How to Take a Vacation and Have Your Business Run Without You
By Tannette Johnson-Elie
Since starting his Chicago-based web design company in 2006, Naveed Usman has routinely worked 60-hour weeks, late nights and holidays and had never taken time off until he reached a breaking point this summer.
“I felt burned out and fatigued for sure,” said Usman, principal and owner of the Usman Group, which designs and builds custom websites for multi-million dollar companies and organizations across the Midwest. “I would work late evenings and 99% of the time, be the last one out of the office.”
Like many nascent entrepreneurs, Usman believed he had to be involved in every aspect of running the business because he feared his company would not run smoothly without him.

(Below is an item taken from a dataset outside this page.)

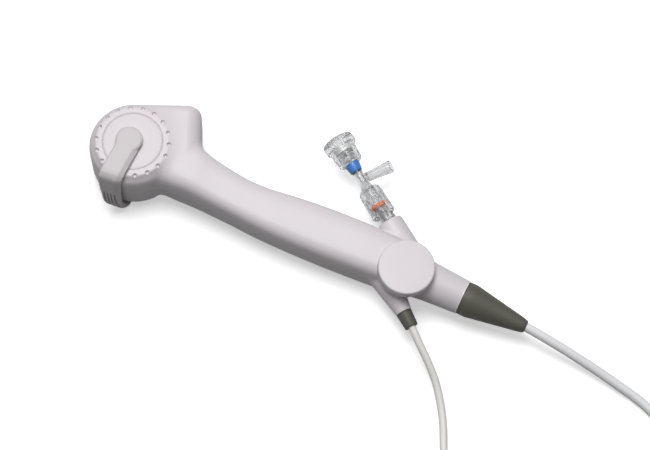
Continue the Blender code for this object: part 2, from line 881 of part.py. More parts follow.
def make_relief():
    frame = aim(cable_mouth, Vector((cos(cable_angle), sin(cable_angle), 0)))
    bore = cable_radius + gap
    profile = ((bore, -relief_spigot_length), (relief_spigot, -relief_spigot_length), (relief_spigot, gap),
               (cable_boss_radius - 0.0001, gap), (relief_end_radius, relief_length - 0.0003),
               (relief_end_radius - 0.0003, relief_length), (bore, relief_length))
    settle(move(turned("cable_relief", profile, 28), frame), "relief_grey", handle)
    end = -relief_spigot_length - gap
    settle(move(ring("cable_clamp", cable_radius + gap, relief_spigot, end - clamp_length, end, 20), frame),
           "steel", handle)
    return frame


relief_frame = make_relief()


# Side adapter: its own frame has Z along the adapter, from the boss outwards

adapter = add_empty("adapter_axis", handle)
adapter.matrix_local = aim(luer_mouth, Vector((cos(luer_angle), sin(luer_angle), 0)))


def make_adapter():
    port = turned("luer_port", (
        (channel_radius, port_root), (port_neck_radius, port_root), (port_neck_radius, gap),
        (port_flange_radius, gap), (port_flange_radius, port_flange_end),
        (port_neck_radius, port_flange_end), (port_neck_radius, port_lug_start),
        (port_lug_radius, port_lug_start), (port_lug_radius, port_end), (port_bore, port_end),
        (port_bore, male_tip - spare), (channel_radius, male_tip - spare)), 20)
    settle(port, "clear", adapter)

    flange_end = male_flange + male_flange_thick
    body = turned("adapter_body", (
        (0, male_tip), (male_radius - 0.0002, male_tip), (male_radius, male_flange),
        (male_flange_radius, male_flange), (male_flange_radius, flange_end), (stem_radius, flange_end),
        (stem_radius, nut_end + gap * 2), (stem_waist, nut_end + 0.0030),
        (neck_radius, collar_start - 0.0010), (neck_radius, collar_end + gap),
        (thread_radius, collar_end + gap * 2), (thread_radius, thread_end), (0, thread_end)), 24)
    turn = (Matrix.Translation((0, 0, arm_place)) @ Matrix.Rotation(arm_roll, 4, "Z")
            @ Matrix.Rotation(arm_turn, 4, "Y"))
    profile = ((0, 0), (arm_bore, 0), (arm_radius, arm_shoulder), (arm_radius, arm_reach - arm_shoulder),
               (arm_flare, arm_reach), (0, arm_reach))
    join(body, move(turned("arm", profile, 20), turn))
    cut(body, rod("bore", body_bore, 0, table, 12))
    cut(body, move(rod("arm_bore", arm_way, spare / 2, table, 16), turn))
    settle(body, "clear", adapter)

    nut = ribbed("luer_nut", (
        (nut_bore, nut_start), (nut_radius + nut_rib, nut_start), (nut_radius + nut_rib, nut_end - 0.0016),
        (stem_radius + 0.0014, nut_end), (stem_radius + gap, nut_end), (stem_radius + gap, nut_floor),
        (nut_bore, nut_floor)), nut_rib, nut_ribs, nut_start, nut_end - 0.0016)
    settle(nut, "clear", adapter, 20)

    seal_ring = torus("seal_ring", seal_ring_major, seal_ring_minor)
    settle(move(seal_ring, Matrix.Translation((0, 0, seal_ring_place))), "orange", adapter)

    blue = turned("blue_collar", (
        (neck_radius + gap, collar_start), (blue_start_radius, collar_start),
        (blue_end_radius, collar_end), (neck_radius + gap, collar_end)), 24)
    settle(blue, "blue", adapter)

    cap = ribbed("seal_cap", (
        (cap_bore, cap_start), (cap_start_radius, cap_start), (cap_waist_radius, cap_flange),
        (cap_radius + cap_rib, cap_flange), (cap_radius + cap_rib, cap_end - 0.0004),
        (cap_radius - 0.0004, cap_end), (cap_mouth + cap_mouth_flare, cap_end),
        (cap_mouth, cap_end - cap_mouth_flare),
        (cap_mouth, cap_floor), (cap_bore, cap_floor)), cap_rib, cap_ribs, cap_flange, cap_end - 0.0004)
    settle(cap, "clear", adapter, 20)

    low = thread_end + gap
    seal = ring("inner_seal", body_bore - 0.0003, seal_radius, low, low + seal_length, 20)
    settle(seal, "bush_white", adapter)


make_adapter()


# Insertion tube

def coil_ring(name, centre, turn_radius, radius, rows, lift, colour):
    """The outer shape of a coil of cord, with as many turns across as up."""
    half = rows * radius
    low, high = lift, lift + 2 * half
    profile = ((turn_radius - half, low), (turn_radius + half - radius / 2, low),
               (turn_radius + half, low + radius / 2), (turn_radius + half, high - radius / 2),
               (turn_radius + half - radius / 2, high), (turn_radius - half, high))
    item = turned(name, profile, 36)
    move(item, Matrix.Translation((*centre, 0)))
    return settle(item, colour)


def outer_turn(turn_radius, radius, rows):
    return turn_radius + (rows - 1) * radius


def reach_to_coil(turn_radius, radius, rows):
    """How far before its tangent point a cord meets the outside of its coil."""
    turn = outer_turn(turn_radius, radius, rows)
    return sqrt((turn + radius + gap) ** 2 - (turn - radius) ** 2)


def make_insertion_tube():
    turn = outer_turn(tube_coil_turn, tube_radius, tube_coil_rows)
    stop = reach_to_coil(tube_coil_turn, tube_radius, tube_coil_rows)
    centre = Vector((*tube_coil_centre, 0))
    out = Vector((cos(tube_coil_entry), sin(tube_coil_entry), 0))
    along = Vector((-out.y, out.x, 0))
    meet = centre + out * turn - along * stop + Vector((0, 0, tube_radius))
    start = [to_world(tube_start_x, tail_y), to_world(tail_x + 0.010, tail_y), to_world(cone_end_x, tail_y)]
    points = smooth_path(start + [Vector(point) for point in tube_route] + [meet], 0.0095)
    cord("insertion_tube", points, tube_radius, "tube_grey", 3)
    coil_ring("insertion_coil", tube_coil_centre, tube_coil_turn, tube_radius, tube_coil_rows, 0, "tube_grey")

    # From the top of the coil the tube runs straight along +Y and down to the table
    high = tube_radius * (2 * tube_coil_rows - 1)
    x = tube_coil_centre[0] + turn
    first = tube_coil_centre[1] + stop
    last = tube_coil_centre[1] + tube_straight
    middle = (first + last) / 2
    route = ((x, first, high), (x, first * 0.72 + last * 0.28, high * 0.8 + tube_radius * 0.2),
             (x, middle, tube_radius * 1.3), (x, first * 0.2 + last * 0.8, tube_radius),
             (x, last - link_gap, tube_radius))
    cord("insertion_tube_end", smooth_path(route, 0.009), tube_radius, "tube_grey", 3)

    # Links of the bending section, each with its origin on its own pivot
    slope = tan(link_bend / 2 + radians(2))
    flat = 0.0006
    nose = link_gap / 2
    back = (tube_radius - flat) * slope
    for number in range(link_count):
        end = link_pitch - nose
        profile = ((0, nose), (flat, nose), (tube_radius, nose + back), (tube_radius, end - back),
                   (flat, end), (0, end))
        link = turned("bending_link_%d" % (number + 1), profile, 16)
        move(link, Matrix.Rotation(-pi / 2, 4, "X"))
        settle(link, "tube_grey")
        link.location = (x, last + number * link_pitch, tube_radius)
    end = last + link_count * link_pitch
    front = tip_length - 0.0008
    profile = ((0, nose), (flat, nose), (tube_radius, nose + back), (tube_radius, tip_length * 0.4),
               (tip_radius, tip_length * 0.45), (tip_radius, front), (tip_radius - 0.0008, tip_length),
               (lens_radius + gap, tip_length), (lens_radius + gap, tip_length - lens_depth - gap),
               (0, tip_length - lens_depth - gap))
    tip = turned("distal_tip", profile, 20)
    move(tip, Matrix.Rotation(-pi / 2, 4, "X"))
    settle(tip, "tip_grey")
    tip.location = (x, end - 0.0001, tube_radius)
    lens = rod("tip_lens", lens_radius, tip_length - lens_depth, tip_length, 12)
    move(lens, Matrix.Rotation(-pi / 2, 4, "X"))
    settle(lens, "glass")
    lens.location = tip.location


make_insertion_tube()


# Cable, its coil, ties and plug

def make_cable():
    turn = outer_turn(cable_coil_turn, cable_radius, cable_coil_rows)
    stop = reach_to_coil(cable_coil_turn, cable_radius, cable_coil_rows)
    low = cable_coil_lift + cable_radius
    high = cable_coil_lift + cable_radius * (2 * cable_coil_rows - 1)
    meet = Vector((cable_coil_centre[0] - turn, cable_coil_centre[1] + stop, low))
    root = handle_matrix @ relief_frame @ Vector((0, 0, -relief_spigot_length - clamp_length - gap))
    mouth = handle_matrix @ relief_frame @ Vector((0, 0, relief_length))
    points = smooth_path([root, mouth] + [Vector(point) for point in cable_route] + [meet], 0.0080)
    cord("cable", points, cable_radius, "cable_white")
    coil_ring("cable_coil", cable_coil_centre, cable_coil_turn, cable_radius, cable_coil_rows,
              cable_coil_lift, "cable_white")

    # The last turn leaves the top of the coil along +X and comes down to the plug
    y = cable_coil_centre[1] - turn
    first = cable_coil_centre[0] + stop
    last = cable_coil_centre[0] + plug_start
    middle = (first + last) / 2
    route = ((first, y, high), (middle - 0.002, y, (high + plug_radius) / 2), (last - 0.004, y, plug_radius),
             (last, y, plug_radius), (last + 0.004, y, plug_radius))
    cord("cable_end", smooth_path(route, 0.007), cable_radius, "cable_white")

    # Two straps hold the coil and lift it off the table by their own thickness
    inner = cable_coil_rows * cable_radius + gap
    inner_side = inner + tie_slack
    outer, outer_side = inner + tie_thick, inner_side + tie_thick
    centre_z = cable_coil_lift + cable_coil_rows * cable_radius
    for number, angle in enumerate((radians(35), radians(215)), 1):
        strap = block("tie_strap_%d" % number, (-outer_side, -tie_width / 2, -outer),
                      (outer_side, tie_width / 2, outer))
        cut(strap, block("inside", (-inner_side, -table, -inner), (inner_side, table, inner)))
        out = Vector((cos(angle), sin(angle), 0)) * cable_coil_turn
        place = Matrix.Translation(Vector((*cable_coil_centre, centre_z)) + out)
        move(strap, place @ Matrix.Rotation(angle, 4, "Z"))
        settle(strap, "rubber")

    plug = add_empty("plug_axis")
    plug.location = (last, y, plug_radius)
    plug.rotation_euler = Euler((0, pi / 2, 0))
    bore = cable_radius + gap
    boot = turned("plug_boot", (
        (bore, 0), (boot_end_radius - 0.0003, 0), (boot_end_radius, 0.0006),
        (boot_radius, boot_length - 0.002), (boot_radius, boot_length), (bore, boot_length)), 24)
    settle(boot, "relief_grey", plug)
    start = boot_length + gap
    end = start + plug_length
    body = turned("plug_body", (
        (0, start), (plug_radius - plug_edge, start), (plug_radius, start + plug_edge),
        (plug_radius, start + plug_shoulder), (plug_radius - sleeve_seat, start + plug_shoulder),
        (plug_radius - sleeve_seat, end), (0, end)), 28)
    settle(body, "cable_white", plug)
    low = start + plug_shoulder + gap + sleeve_travel
    sleeve = ribbed("latch_sleeve", (
        (plug_radius - sleeve_seat + gap, low), (plug_radius, low), (plug_radius, low + sleeve_length),
        (plug_radius - sleeve_seat + gap, low + sleeve_length)),
        sleeve_rib, sleeve_ribs, low, low + sleeve_length)
    settle(sleeve, "steel", plug, 20)
    low = end + gap
    insert = ring("plug_insert", insert_radius - insert_wall, insert_radius, low, low + insert_length, 24)
    settle(insert, "brass", plug)


make_cable()
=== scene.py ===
import json
from math import acos, atan2, cos, pi, radians, sin, sqrt

import bmesh
import bpy
import numpy
from mathutils import Matrix, Vector


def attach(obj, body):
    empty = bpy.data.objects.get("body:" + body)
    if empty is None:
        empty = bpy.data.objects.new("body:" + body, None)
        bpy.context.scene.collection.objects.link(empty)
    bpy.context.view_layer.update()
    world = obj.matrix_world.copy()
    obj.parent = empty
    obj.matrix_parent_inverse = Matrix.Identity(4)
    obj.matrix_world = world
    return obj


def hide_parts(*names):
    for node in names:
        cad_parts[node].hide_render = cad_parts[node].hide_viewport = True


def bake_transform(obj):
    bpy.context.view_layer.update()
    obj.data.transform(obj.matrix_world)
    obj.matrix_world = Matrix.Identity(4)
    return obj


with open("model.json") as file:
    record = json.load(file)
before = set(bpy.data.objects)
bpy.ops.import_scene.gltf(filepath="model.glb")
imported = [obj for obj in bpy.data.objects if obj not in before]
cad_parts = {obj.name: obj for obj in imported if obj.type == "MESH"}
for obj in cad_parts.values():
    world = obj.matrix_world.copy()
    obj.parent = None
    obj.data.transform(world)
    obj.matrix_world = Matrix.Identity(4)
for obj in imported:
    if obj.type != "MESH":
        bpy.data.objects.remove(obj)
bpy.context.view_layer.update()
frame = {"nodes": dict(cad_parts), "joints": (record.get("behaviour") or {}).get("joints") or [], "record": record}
print("frame loaded:", len(frame["nodes"]), "nodes")


def addItem(name, data):
    item = bpy.data.objects.new(name, data)
    bpy.context.scene.collection.objects.link(item)
    return item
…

“This company is something so near and dear to me. It was my baby. I felt no one could take care of my baby except me,” Usman said. “I had a chance to go to Singapore in 2010 with a buddy. I ended up backing out at the last minute. My friends were devastated. You feel you have to be there working.”
Usman finally realized the stressful toll that non-stop working had taken on him. In July, he handed the reins of his company over to his 10-employee team and for the first time in seven years of operating the Usman Group, he took a much-needed vacation to Maui with his wife and two children ages 9 and 6.
“To know that we were on the beach in Maui and business deals were getting done at the office without my involvement helped me realize, I was the bottleneck in some cases of things not being done the way they should be,” Usman said.
Many small business owners and entrepreneurs I’ve met over the years strongly believe they must be at the office 24/7 in order to run a successful company, and so consequently, they fail to empower their employees to step in so they can enjoy some down time.
For example, Usman let go of some parts of his business such as web design, project management and business development and hired the right people to fill those shoes.
“If you’re running a company and you have the right people and you’ve given them the right responsibility, the right authority to do what they’re supposed to do, you should be able to take a break,” said Phil Gafka, business coach and founder and principal at LEAP Associates, an executive coaching and business development firm.
Vacation is critical to personal growth and success, and experts like Gafka advise small business owners to take an occasional break or vacation to reconnect with family, rejuvenate themselves and find meaning in their lives.
If you haven’t taken a vacation in a while out of fear your business won’t run without you, here are some strategies to consider so you can rest easy on the beach or at your lake home:
Learn to trust your employees.
There’s the adage that says when the cat’s away the mice will play. This doesn’t have to be the case if you build trust – by preparing your employees for the inevitable – the day you step away from the game.
“This galvanizes them. It gives them a chance to do something awesome,” says Usman.
Totally unplug from the business while you’re away.
This may be hard for many entrepreneurs who pride themselves on working endless hours to build something of their own. But if you refuse to check up on what’s happening with the business while on vacation, you’re demonstrating trust and respect for the people you have left in charge.
Put family first.
Give your complete attention to the people who love you the most. They deserve it. Besides, this is your chance to make up for all those late nights and weekends at the office.
Finally, don’t forget to have fun. This can be a hard concept for many entrepreneurs whose sole existence often is centered on making more money. Use the time off to do something you really enjoy like horseback riding or water skiing.
Keep in mind that a fun and relaxing vacation is good medicine for you. The time off will replenish you and refill your reserves so you come back with more motivation to tackle the challenges of growing your business.
Just ask Usman. “You come back stronger,” he said. “I came back last week and was ready to rock.”